Mahanthappa, Rudresh and Bunky Green
Apex
(Pi Recordings)
A blazing collaboration between alto saxophonists Rudresh Mahanthappa and Bunky Green in an all-star band with pianist Jason Moran, bassist Francois Moutin and drummers Damion Reid and Jack DeJohnette.
Attias, Michael
Twines of Colesion
(Clean Feed)
Alto saxophonist Michael Attias leads this quintet with Tony Malaby on tenor and soprano, Russ Lossing on piano, John Hebert on bass and Staoshi Takeishi on drums performing live at the Jazz ao Centro Festival.
Morris,Joe / Nate Wooley
Tooth and Nail
(Clean Feed)
Guitarist Joe Morris continues his duet parternships on Clean Feed, here with the innovative and amazing trumpeter Nate Wooley in an album of brilliant spontaneous improv.
Sclavis / Taborn / Rainey
Eldorado Trio
(Clean Feed)
Reedist Louis Sclavis' new cooperative trio with keyboardist Craig Taborn and drummer Tom Rainey in a mix of studio and live recordings from Casa da Musica, Porto.
Levin, Daniel Quartet
Bacalhau
(Clean Feed)
Cellist Daniel Levin's quartet with Nate Wooley on trumpet, Peter Bitenc on bass and Matt Moran on vibraphone performing live at the Jazz ao Centro Festival, Salao Brazil.

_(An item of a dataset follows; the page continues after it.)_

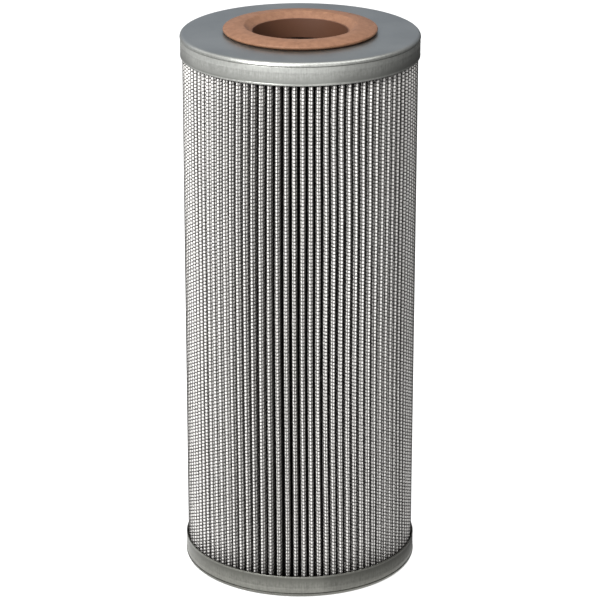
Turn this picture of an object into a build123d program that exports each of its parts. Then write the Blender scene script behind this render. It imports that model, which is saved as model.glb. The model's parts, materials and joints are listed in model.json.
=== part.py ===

Convergence Quartet (Bynum / Einsenstadt / Hawkins / Lash)
Song / Dance
(Clean Feed)
Cornetist Taylor Ho Bynum, drummer Harris Eisenstadt, pianist Alexander Hawkins and bassist Dominic Lash converge for 9 pieces of avant-jazz and free music.
Boeren, Eric 4tet
Song for Tracy the Turtle - Live in Brugge 2004
(Clean Feed)
Dutch improvisers cornetist Eric Boeren, saxophonist Michael Moore, bassist Wilbert de Joode with drummer Paul Lovens performing live in 2004 at Concertgebouw, Brugge.